Dataset records:

★ ★ ★ ★ ★

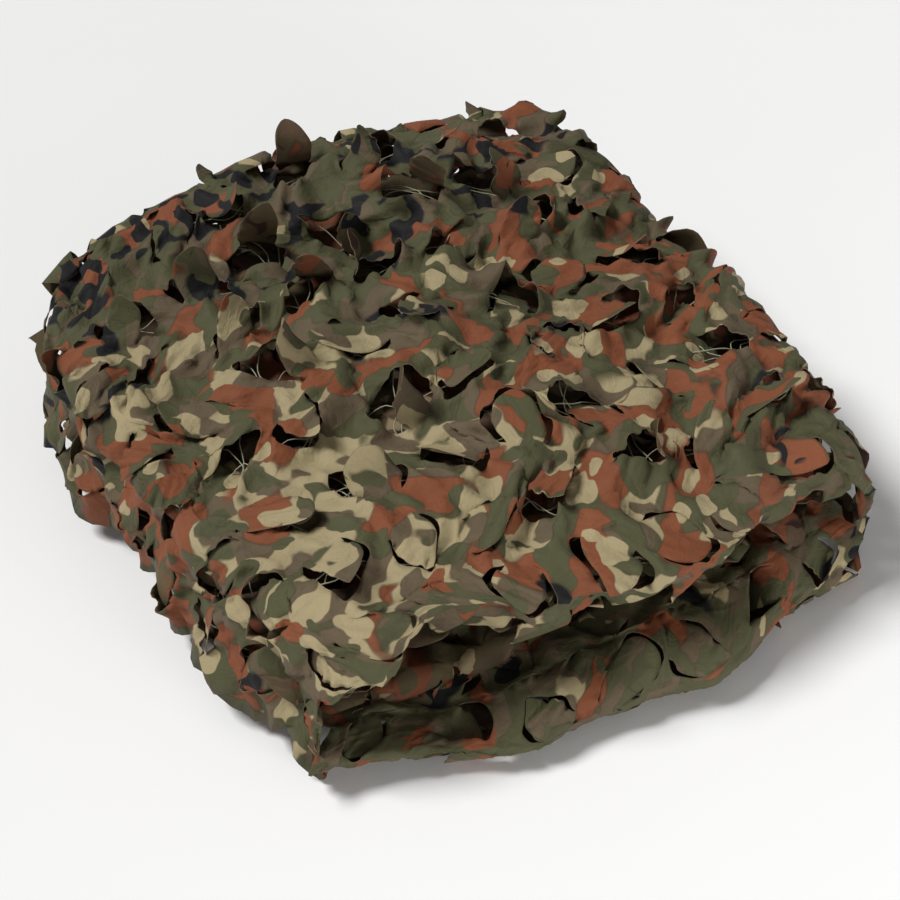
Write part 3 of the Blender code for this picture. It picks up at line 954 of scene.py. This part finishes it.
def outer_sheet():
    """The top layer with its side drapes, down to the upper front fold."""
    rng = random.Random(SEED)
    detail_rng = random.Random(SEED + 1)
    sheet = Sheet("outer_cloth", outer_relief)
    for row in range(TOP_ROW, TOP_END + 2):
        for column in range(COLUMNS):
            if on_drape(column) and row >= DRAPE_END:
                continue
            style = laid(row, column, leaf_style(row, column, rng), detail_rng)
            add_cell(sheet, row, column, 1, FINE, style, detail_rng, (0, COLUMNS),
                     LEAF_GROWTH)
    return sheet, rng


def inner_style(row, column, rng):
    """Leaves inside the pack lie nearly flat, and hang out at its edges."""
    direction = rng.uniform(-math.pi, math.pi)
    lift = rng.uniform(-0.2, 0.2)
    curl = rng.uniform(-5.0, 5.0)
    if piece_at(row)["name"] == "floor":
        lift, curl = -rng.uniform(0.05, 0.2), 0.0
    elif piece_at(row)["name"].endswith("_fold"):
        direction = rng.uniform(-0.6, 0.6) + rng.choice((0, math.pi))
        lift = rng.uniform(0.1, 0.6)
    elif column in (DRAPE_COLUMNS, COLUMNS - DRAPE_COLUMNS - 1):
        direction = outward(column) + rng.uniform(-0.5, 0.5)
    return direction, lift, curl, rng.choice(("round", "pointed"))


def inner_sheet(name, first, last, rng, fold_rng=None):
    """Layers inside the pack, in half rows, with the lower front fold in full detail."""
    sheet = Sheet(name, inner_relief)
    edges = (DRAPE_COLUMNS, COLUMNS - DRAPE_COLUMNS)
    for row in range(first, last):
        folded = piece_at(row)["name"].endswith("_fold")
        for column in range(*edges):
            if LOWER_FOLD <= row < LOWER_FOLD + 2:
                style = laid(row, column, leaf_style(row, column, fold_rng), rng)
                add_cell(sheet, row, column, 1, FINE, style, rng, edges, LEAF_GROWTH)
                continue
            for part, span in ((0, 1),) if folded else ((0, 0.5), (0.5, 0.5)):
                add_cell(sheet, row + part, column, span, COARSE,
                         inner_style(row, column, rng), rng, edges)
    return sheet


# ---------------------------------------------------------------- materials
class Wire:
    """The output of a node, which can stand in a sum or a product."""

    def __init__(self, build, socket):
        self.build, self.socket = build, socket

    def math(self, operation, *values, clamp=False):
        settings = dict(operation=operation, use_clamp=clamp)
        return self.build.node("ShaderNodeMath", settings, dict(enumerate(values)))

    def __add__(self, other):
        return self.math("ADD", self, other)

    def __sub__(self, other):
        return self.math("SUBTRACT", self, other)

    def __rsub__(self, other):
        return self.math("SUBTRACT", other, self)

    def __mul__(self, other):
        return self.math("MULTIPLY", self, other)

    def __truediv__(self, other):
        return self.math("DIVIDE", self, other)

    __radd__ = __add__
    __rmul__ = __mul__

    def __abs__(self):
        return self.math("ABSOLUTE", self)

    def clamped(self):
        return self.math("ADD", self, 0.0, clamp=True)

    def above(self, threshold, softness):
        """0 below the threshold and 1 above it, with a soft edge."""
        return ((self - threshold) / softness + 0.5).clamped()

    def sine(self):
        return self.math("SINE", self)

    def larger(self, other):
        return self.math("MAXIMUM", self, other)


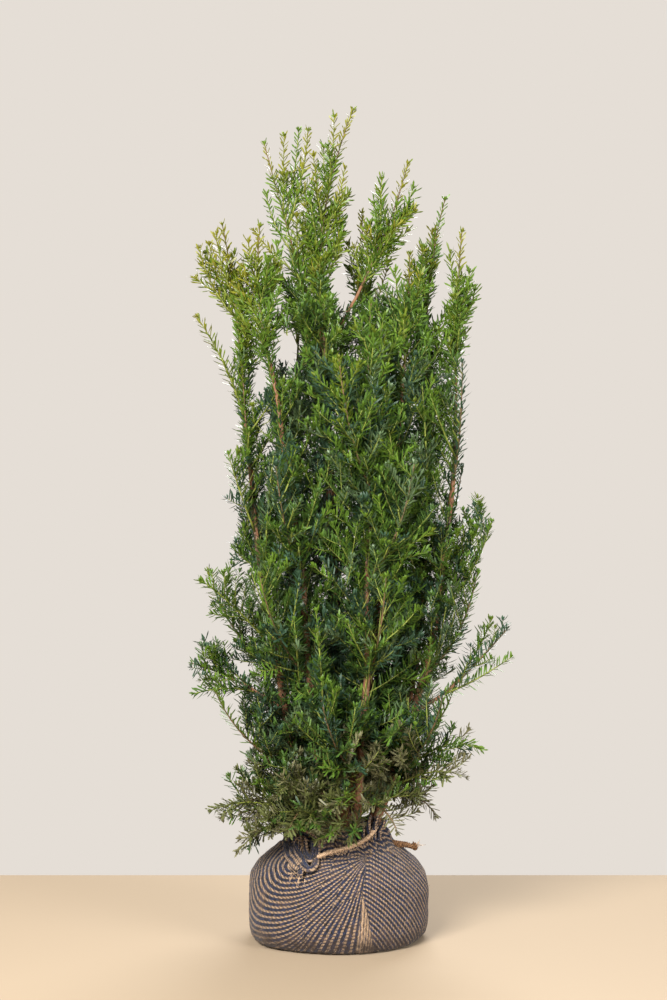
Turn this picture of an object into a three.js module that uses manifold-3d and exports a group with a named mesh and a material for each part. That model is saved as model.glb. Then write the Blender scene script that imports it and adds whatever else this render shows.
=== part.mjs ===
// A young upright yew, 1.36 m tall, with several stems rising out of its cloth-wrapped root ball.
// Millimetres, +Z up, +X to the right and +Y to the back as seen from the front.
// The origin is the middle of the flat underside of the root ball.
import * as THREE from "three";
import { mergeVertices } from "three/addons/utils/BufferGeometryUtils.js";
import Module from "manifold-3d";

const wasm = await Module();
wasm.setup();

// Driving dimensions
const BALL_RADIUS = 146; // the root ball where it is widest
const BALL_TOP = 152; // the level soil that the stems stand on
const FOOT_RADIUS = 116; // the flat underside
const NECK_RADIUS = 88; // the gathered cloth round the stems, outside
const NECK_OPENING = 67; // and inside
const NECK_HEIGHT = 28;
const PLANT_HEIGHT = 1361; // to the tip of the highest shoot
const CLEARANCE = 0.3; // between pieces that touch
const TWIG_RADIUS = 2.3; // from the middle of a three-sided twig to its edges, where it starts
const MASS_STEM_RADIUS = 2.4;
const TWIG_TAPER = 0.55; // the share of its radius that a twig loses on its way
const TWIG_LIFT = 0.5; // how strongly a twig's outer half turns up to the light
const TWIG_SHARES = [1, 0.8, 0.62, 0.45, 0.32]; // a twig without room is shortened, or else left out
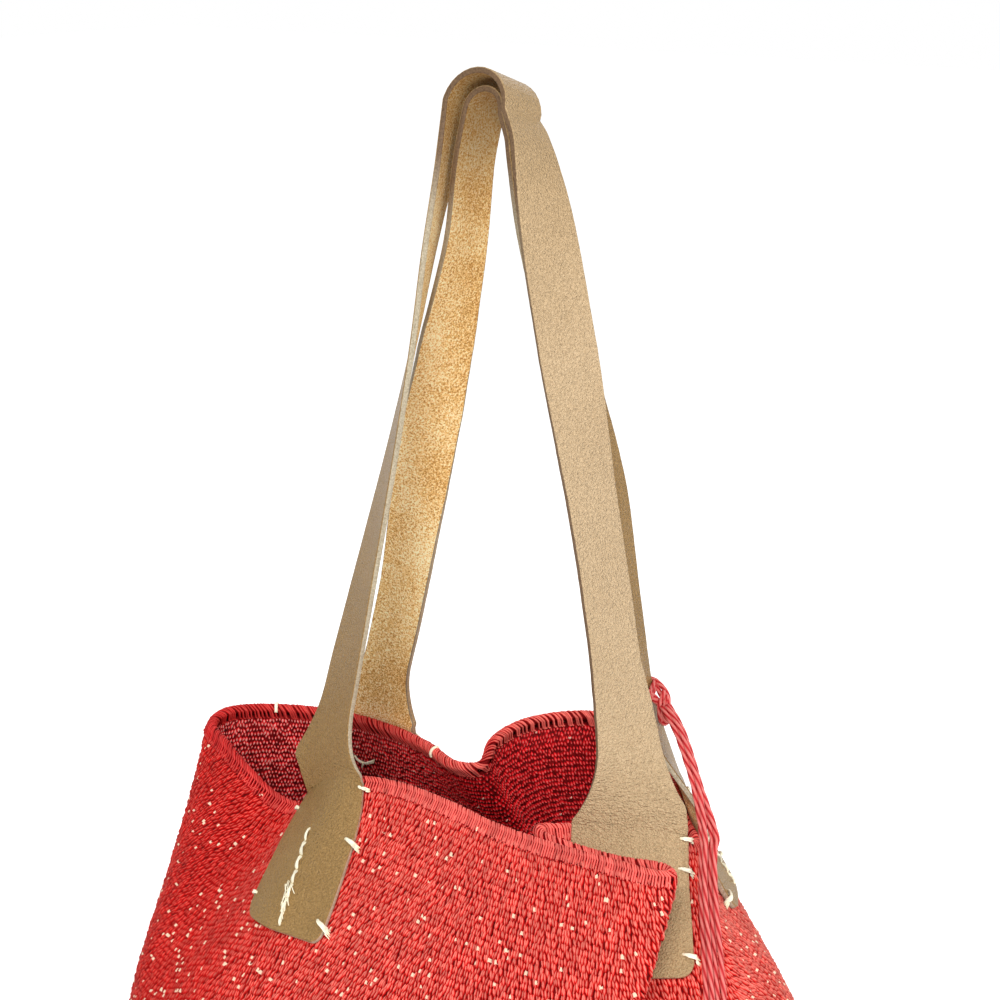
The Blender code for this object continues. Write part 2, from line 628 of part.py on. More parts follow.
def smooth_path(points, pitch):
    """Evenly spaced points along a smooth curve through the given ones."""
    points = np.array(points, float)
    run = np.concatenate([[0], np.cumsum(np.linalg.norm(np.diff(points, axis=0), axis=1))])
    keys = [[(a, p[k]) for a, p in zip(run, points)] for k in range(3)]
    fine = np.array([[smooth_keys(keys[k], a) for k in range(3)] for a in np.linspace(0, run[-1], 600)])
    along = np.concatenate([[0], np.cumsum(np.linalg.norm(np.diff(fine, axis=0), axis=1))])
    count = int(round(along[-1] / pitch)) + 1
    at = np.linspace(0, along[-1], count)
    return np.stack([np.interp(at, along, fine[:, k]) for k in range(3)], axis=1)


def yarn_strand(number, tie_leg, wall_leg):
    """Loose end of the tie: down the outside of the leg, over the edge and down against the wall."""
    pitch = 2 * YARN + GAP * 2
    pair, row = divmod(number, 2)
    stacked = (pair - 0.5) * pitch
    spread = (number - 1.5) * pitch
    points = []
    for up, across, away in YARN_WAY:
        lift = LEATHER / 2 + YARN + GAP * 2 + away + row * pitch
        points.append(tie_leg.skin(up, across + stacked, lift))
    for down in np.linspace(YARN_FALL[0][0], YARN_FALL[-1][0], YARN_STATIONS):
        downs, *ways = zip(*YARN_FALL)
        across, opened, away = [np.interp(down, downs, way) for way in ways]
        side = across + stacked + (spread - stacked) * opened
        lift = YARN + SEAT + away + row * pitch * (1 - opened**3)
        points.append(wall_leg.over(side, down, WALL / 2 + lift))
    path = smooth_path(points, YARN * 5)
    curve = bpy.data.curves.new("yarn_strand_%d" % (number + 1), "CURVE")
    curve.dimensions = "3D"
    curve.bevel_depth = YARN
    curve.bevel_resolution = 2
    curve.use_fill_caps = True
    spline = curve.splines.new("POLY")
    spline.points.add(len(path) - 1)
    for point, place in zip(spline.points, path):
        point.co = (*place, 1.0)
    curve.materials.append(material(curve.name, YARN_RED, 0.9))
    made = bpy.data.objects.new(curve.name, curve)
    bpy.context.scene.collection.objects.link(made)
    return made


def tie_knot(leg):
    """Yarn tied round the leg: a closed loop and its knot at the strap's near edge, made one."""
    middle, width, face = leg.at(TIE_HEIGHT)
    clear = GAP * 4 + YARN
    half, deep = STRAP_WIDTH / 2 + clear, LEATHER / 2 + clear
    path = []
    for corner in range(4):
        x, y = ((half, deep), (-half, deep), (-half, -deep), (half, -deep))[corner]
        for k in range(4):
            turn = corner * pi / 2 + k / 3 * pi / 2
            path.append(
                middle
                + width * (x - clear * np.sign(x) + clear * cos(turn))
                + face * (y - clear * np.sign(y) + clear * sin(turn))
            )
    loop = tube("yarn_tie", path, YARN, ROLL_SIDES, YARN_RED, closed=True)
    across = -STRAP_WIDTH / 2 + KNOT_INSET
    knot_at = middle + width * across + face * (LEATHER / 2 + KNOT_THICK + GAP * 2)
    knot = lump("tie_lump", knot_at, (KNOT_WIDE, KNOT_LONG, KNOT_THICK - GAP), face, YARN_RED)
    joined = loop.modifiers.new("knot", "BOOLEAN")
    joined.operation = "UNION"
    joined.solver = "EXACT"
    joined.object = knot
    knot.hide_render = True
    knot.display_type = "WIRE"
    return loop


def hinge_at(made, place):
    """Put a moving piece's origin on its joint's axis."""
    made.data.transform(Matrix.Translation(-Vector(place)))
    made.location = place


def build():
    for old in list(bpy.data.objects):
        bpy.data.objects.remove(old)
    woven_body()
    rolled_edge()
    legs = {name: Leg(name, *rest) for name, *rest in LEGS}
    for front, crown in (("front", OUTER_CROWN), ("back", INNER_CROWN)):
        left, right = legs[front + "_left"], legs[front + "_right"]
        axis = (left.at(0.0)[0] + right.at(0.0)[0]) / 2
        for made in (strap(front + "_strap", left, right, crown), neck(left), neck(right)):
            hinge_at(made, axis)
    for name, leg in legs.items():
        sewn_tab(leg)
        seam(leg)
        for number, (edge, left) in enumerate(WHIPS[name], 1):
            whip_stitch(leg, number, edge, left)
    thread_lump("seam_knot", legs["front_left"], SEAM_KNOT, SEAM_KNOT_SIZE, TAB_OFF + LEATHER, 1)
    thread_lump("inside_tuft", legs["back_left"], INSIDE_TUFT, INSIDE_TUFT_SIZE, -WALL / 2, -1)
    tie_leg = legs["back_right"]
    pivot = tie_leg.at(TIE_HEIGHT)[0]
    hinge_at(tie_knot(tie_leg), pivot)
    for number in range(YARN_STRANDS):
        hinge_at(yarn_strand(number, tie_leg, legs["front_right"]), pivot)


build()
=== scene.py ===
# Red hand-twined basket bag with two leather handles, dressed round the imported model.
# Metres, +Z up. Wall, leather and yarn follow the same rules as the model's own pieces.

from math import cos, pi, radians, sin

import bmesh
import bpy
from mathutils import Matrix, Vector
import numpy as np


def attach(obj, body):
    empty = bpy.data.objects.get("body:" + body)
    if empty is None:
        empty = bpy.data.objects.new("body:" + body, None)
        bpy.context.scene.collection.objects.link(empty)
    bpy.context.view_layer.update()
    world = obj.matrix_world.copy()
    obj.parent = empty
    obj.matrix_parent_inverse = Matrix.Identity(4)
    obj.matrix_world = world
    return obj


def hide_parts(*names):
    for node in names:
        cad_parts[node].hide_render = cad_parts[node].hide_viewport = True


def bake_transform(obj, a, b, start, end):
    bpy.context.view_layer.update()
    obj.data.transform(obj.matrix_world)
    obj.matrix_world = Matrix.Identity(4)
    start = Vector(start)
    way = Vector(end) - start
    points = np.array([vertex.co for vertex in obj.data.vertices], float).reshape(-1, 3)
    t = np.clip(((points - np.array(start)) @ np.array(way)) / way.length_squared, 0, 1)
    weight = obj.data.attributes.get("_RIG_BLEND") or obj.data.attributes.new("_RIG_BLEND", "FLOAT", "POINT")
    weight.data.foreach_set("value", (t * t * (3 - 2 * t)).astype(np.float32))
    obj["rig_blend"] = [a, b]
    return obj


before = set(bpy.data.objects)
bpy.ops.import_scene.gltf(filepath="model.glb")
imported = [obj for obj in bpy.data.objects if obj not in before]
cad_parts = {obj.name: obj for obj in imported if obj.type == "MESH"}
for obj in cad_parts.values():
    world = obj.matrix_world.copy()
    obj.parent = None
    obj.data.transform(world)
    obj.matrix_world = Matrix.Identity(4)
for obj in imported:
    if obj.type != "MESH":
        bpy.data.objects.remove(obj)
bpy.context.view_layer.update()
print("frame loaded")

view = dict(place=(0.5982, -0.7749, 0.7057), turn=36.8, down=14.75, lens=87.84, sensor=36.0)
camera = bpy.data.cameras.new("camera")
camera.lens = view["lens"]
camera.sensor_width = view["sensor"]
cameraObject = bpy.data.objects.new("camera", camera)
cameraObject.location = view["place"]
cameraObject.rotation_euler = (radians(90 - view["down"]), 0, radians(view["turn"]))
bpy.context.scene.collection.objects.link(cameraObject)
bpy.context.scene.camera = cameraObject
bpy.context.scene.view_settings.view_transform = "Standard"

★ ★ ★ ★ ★

Say how many lines of the data include the word "model". Nothing other than the number should be given.

4